Independently of plaintiff’s collective bargaining *750rights, which were minimal, the question is whether an employer may terminate a current employee based solely on the employer’s subjective view that the employee poses a higher workers’ compensation risk than other employees. The majority opinion takes the view that the Legislature of this state believes that employers may arbitrarily select out any employee for termination on no basis other than such a subjective perception. The only rationale for this view, as stated in Wilson v Acacia Park Cemetery Ass’n, supra, is that when subsection 11 was adopted it did not include terminations for future claims. It did, however, include terminations for "the exercise of the employee on behalf of himself or herself or others of a right afforded by this act.”

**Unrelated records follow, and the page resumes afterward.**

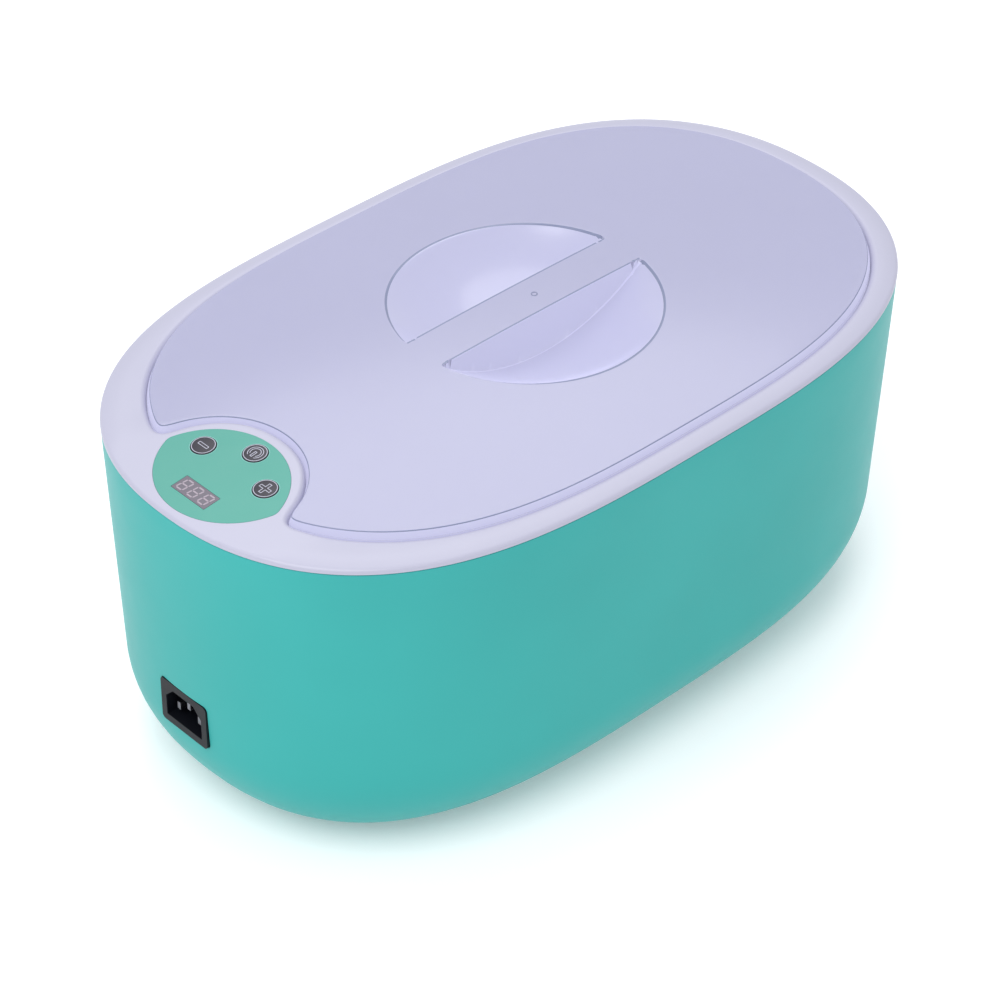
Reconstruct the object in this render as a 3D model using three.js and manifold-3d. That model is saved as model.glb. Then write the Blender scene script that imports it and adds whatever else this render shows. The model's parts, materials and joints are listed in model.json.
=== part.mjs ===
// Paraffin wax bath: a tapered oval tub with a white top frame, a lift-off lid and a heated pot.
// Millimetres, +Z up. The long side lies along Y, the control panel and the inlet face -Y.
import * as THREE from 'three';
import { mergeVertices } from 'three/addons/utils/BufferGeometryUtils.js';
import Module from 'manifold-3d';

const wasm = await Module();
wasm.setup();

// Overall oval, seen from above
const HALF_WIDTH = 121.1;
const HALF_LENGTH = 200;
const SIDE_POWER = 2.22;
const END_POWER = 3.21;

// Clearances and walls
const GAP = 0.3;
const TUB_WALL = 3;
const FRAME_WALL = 2.5;
const LID_WALL = 2;

// Heights
const TUB_BOTTOM_Z = 2.5;
const SEAM_Z = 173.4;
const RIM_Z = 175.15;
const CROWN_Z = 177.15;
const DECK_Z = 173;
const LID_EDGE_Z = 180;
const LID_CENTRE_Z = 185.6;

// Tub side: taper and bottom rounding
const SIDE_TAPER = 4.2;
const BOTTOM_ROUND_HEIGHT = 50.4;
const BOTTOM_ROUND_WIDTH = 46.1;

// Recess for the lid, and the lid
const LID_CENTRE_Y = 4.5;
const RECESS_HALF_WIDTH = 110.5;
const RECESS_HALF_LENGTH = 181.5;
const LID_SIDE_GAP = 1.7;
const POD_RADIUS = 40.5;
const POD_CENTRE_Y = -175.5;
const LID_NOTCH_RADIUS = 43;
const WELL_CENTRE_Y = 8.5;
const WELL_SPHERE_RADIUS = 100;
const WELL_SPHERE_Z = 262.35;
const GRIP_BAR_HALF_WIDTH = 11.45;

// Sloping control panel
const PANEL_Y = -165;
const PANEL_Z = 178.7;
const PANEL_TILT = THREE.MathUtils.degToRad(6);
const PANEL_ARC_RADIUS = 37;
const PANEL_ARC_OFFSET = 9.9;
const PANEL_MIDDLE = -3.7;
const OVERLAY_THICKNESS = 0.8;
const OVERLAY_RECESS = 1;
const POD_WALL = 2.8;
const BUTTON_RADIUS = 5.7;
const BUTTON_SPOTS = { minus: [-20.4, 3.3], power: [0, 15.1], plus: [20.4, 3.3] };
const DISPLAY_WIDTH = 21.6;
const DISPLAY_LENGTH = 9;
const DISPLAY_MIDDLE = -18.1;
const BOARD_DEPTH = 11.5;

// Inner pot
const POT_CENTRE_Y = 22;
const POT_HALF_WIDTH = 97;
const POT_HALF_LENGTH = 146;
const POT_WALL = 1.5;
const POT_FLANGE = 7;
const POT_TAPER = 4;
const POT_ROUND = 14;
const POT_BOTTOM_Z = 48.5;
const POT_FLANGE_Z = 168.4;
const POT_STUD_YS = [-50, 22, 94];

// Mains inlet
const INLET_Z = 60.9;
const INLET_FACE_Y = -196.4;
const INLET_FLANGE_WIDTH = 31;
const INLET_FLANGE_HEIGHT = 24;
const INLET_FLANGE_THICKNESS = 2;
const INLET_BODY_WIDTH = 27;
const INLET_BODY_HEIGHT = 19.6;
const INLET_BODY_BACK_Y = -174;

// Posts, feet and inner boards
const FRAME_POST_X = 42;
const FRAME_POST_Y = -140;
const FRAME_POST_TOP_Z = 146;
const FOOT_X = 50;
const FOOT_Y = 105;
const POWER_BOARD_Z = 26;
const POWER_BOARD_Y = -135;

const TUB_SEGMENTS = 48;
const POT_SEGMENTS = 36;
const WELL_SEGMENTS = 36;

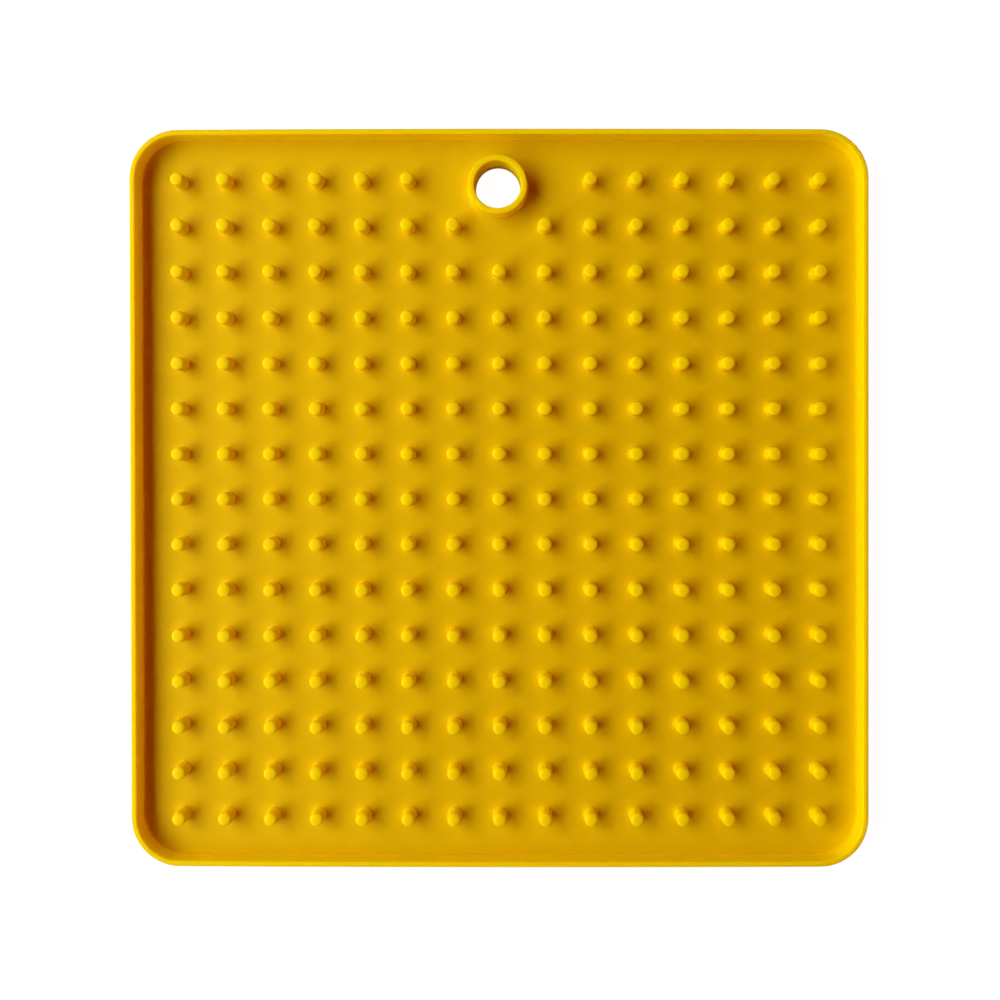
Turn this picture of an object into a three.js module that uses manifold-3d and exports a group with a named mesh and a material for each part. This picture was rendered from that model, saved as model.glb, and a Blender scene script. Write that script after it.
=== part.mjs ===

I conclude that one such right is the right of an at-risk employable worker to continue working and file a claim in the future if his or her condition warrants such action. I cannot conceive that the Legislature intended that, upon adoption of the Workers’ Disability Compensation Act, employers could go through the workplace and eliminate all workers who were in the smallest measure likely to file claims in the future. The act was not adopted to create an elite corps of physically fit employed workers and another corps of less fit unemployed nonworkers. An act to remedy the scourge of industrial accidents was not intended to create a permanent class of unemployable men and women whose only sin is to be less fit than Superman or Wonderwoman. Perhaps this was the thought behind Hrab v Hayes-Albion Corp, 103 Mich App 90; 302 NW2d 606 (1981), which allowed recovery for a discharge that was designed to forestall the filing of a workers’ compensation claim.
In the last analysis, even if subsection 11 itself *751may not be interpreted to include future claims, I submit that if this Court could use public policy as a basis for the decision in Sventko before the adoption of subsection 11, we may do so after its adoption. I would reverse and remand for trial.